To someone without a hoarding problem, the mental illness may seem easily curable: Just throw everything away. For someone who suffers from a hoarding disorder, however, it’s never that easy.
“You can open up 100 different front doors of what appears to be the same thing, but how that person got there is completely different,” Steri-Clean CEO Cory Chalmers said. Steri-Clean is a franchise that provides hoarding, crime scene and biohazard clean-up services.
Hoarding impacts about 5 percent of the U.S. population. It often stems from another issue, like depression or a traumatic event. Not everyone has a home piled high with newspapers or flea market finds, like you see on TV, but what seems like a minor shopping problem could quickly turn into something a lot worse.
“The failure rate is high if we focus on the wrong thing,” Chalmers said. “A lot of people want to take the hoarder out of the house and empty it. We’ve had people commit suicide that that happens to. I mean, it’s everything they know. It’s their purpose. It’s their reason to get up in the morning. You can’t just yank that away from someone. It has to be a process.”
One way to approach the hoarding clean-up process is to find a goal the client can work toward. If a clean-up crew member finds a bunch of sewing supplies, for example, the crew member and the client could talk about how one of the house’s rooms could be turned into a sewing room once the home is clean.
“And that excites them to be able to do something that they’re passionate about, that they love doing. Then we’ll take it a step further,” Chalmers said. His staff could call a homeless shelter and ask if they need, say, handmade blankets. If they do, they could tell the clients. “And so now, they’re excited, because now not only are they doing what they love to do, but they feel self worth. They’re needed again.”
Every hoarding case, like any mental health condition, is completely different.
“What I’ve noticed is there’s really no two that are the same,” said Laura Spaulding, CEO of Spaulding Decon.
For her, the hardest jobs are the ones that involve animal hoarding, a condition where someone obtains too many animals for their property and cannot properly care for all of them. The home quickly becomes a hazardous environment because of the animal waste.

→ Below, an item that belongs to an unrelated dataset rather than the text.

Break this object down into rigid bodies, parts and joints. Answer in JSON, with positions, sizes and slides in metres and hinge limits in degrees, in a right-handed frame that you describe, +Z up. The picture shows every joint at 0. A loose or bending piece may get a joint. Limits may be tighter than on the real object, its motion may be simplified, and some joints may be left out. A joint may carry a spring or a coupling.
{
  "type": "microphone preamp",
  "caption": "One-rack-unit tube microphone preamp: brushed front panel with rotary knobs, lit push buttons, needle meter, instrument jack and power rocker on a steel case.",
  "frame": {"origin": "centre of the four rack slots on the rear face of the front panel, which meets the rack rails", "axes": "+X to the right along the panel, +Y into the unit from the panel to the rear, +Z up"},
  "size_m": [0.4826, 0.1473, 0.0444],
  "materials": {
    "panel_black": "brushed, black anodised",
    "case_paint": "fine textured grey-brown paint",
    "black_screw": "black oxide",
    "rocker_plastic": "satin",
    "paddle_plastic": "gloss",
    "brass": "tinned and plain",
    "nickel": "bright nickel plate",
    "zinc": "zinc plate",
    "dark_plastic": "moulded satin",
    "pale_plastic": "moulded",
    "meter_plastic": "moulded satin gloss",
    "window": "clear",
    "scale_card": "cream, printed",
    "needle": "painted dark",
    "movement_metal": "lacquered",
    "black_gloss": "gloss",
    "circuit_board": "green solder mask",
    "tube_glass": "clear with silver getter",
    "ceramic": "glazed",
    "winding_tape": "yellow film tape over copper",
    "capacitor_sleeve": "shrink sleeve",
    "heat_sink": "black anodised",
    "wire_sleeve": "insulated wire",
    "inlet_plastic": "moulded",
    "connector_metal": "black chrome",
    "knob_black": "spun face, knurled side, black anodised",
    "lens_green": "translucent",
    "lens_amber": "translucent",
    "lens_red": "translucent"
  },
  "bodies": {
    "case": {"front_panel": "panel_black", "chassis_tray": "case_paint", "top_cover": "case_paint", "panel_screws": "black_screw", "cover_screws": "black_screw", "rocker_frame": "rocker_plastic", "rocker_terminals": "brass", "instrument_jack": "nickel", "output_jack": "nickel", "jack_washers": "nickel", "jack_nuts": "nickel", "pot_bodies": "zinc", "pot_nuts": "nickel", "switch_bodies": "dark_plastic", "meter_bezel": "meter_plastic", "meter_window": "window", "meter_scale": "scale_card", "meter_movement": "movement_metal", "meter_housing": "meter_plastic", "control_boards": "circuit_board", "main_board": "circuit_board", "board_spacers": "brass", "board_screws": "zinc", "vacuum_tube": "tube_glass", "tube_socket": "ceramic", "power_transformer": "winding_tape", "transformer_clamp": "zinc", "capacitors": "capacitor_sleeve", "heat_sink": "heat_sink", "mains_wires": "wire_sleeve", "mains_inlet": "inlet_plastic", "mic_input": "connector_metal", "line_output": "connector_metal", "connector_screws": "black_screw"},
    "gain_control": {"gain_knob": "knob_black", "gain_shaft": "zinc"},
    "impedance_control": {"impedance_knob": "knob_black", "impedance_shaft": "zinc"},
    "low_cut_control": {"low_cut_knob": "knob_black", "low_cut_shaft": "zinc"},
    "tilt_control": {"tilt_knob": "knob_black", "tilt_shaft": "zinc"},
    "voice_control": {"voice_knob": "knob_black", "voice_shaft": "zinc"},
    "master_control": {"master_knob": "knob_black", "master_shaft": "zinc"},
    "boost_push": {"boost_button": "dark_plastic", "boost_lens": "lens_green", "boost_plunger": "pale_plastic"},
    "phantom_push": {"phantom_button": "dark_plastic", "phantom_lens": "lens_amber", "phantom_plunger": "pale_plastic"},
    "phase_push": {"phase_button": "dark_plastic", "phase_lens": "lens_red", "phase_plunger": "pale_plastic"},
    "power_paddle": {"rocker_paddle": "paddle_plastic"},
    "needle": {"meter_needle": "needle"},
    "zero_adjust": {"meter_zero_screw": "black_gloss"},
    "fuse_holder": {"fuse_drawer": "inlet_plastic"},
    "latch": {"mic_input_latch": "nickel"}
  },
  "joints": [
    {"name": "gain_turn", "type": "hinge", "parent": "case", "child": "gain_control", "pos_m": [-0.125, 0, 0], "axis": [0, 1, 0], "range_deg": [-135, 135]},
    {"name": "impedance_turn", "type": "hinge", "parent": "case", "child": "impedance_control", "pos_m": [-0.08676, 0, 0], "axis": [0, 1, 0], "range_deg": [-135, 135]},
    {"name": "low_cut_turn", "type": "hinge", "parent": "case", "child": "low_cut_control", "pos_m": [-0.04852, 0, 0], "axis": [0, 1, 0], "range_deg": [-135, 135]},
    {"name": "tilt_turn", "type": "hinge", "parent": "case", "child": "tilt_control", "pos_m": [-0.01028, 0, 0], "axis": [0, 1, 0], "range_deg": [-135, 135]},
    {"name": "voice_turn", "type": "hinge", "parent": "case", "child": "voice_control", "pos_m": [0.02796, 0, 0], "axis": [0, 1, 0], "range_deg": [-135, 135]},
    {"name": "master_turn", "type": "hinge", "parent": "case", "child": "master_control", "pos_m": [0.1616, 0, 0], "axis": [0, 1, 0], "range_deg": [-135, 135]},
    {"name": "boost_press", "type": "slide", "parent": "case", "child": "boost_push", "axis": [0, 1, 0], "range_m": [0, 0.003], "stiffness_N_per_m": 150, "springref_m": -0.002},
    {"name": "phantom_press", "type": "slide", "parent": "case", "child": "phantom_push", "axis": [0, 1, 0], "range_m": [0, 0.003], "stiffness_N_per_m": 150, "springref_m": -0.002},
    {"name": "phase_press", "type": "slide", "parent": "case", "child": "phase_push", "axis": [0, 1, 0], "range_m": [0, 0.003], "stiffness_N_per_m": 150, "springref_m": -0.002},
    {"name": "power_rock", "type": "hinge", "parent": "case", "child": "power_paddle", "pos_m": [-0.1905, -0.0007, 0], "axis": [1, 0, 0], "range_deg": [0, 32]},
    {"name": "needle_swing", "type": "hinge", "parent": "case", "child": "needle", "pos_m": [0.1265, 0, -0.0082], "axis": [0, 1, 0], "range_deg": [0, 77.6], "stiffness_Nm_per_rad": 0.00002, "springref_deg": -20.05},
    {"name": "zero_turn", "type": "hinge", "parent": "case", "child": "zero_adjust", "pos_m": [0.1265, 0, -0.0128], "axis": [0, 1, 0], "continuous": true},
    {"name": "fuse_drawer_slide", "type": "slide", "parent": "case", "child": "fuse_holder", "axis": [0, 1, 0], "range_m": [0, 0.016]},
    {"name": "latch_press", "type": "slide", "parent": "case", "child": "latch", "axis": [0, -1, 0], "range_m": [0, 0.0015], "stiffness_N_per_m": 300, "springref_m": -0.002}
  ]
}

“They have good intentions at the onset, they want to save animals from euthanasia or living on the streets, but the problem is, they never spay and neuter them,” she said. “So, they just keep multiplying. And then before you know it, that good deed just really got out of control.
Steri-Clean and Spaulding Decon emphasize franchisee training
In 2021, average unit sales for Spaulding Decon franchisees were around $282,289 per territory. The brand has 34 locations across 18 states and the investment costs ranges from $87,400 to $140,950.
Franchisees and employees undergo training related to hoarding so they know the proper way to speak with clients and how to properly separate items when organizing a home. A big part of that is negotiation strategies, because clients may have their own rationale for keeping multiples of certain things, or holding on to something even though it’s broken beyond repair.
“It’s a lengthy process,” Spaulding said. “We teach them empathy, how to put themselves in this person’s situation.”
The cost to open a Steri-Clean franchise ranges from $63,314 to $217,651. The brand finished 2021 with 24 units.
At Steri-Clean, franchisees take a two-week course at the brand’s busiest location in southern California. Hoarding training includes an eight-hour class on the psychology behind the hoarding disorder. Chalmers called the class “the most valuable part” of the brand’s training.
The job of cleaning out a hoarder’s home can be daunting, but Chalmers said his franchisees and their employees feel a sense of reward after a house is cleaned up. A person with a hoarding problem in a clean home essentially has a chance at a new life.
“At the end, when you walk away, you’ve given someone a completely fresh start, a new home,” he said. “You see an 80-year-old lady run and jump on her bed because she’s hasn’t seen it in 20 years. Like, that’s a reward.”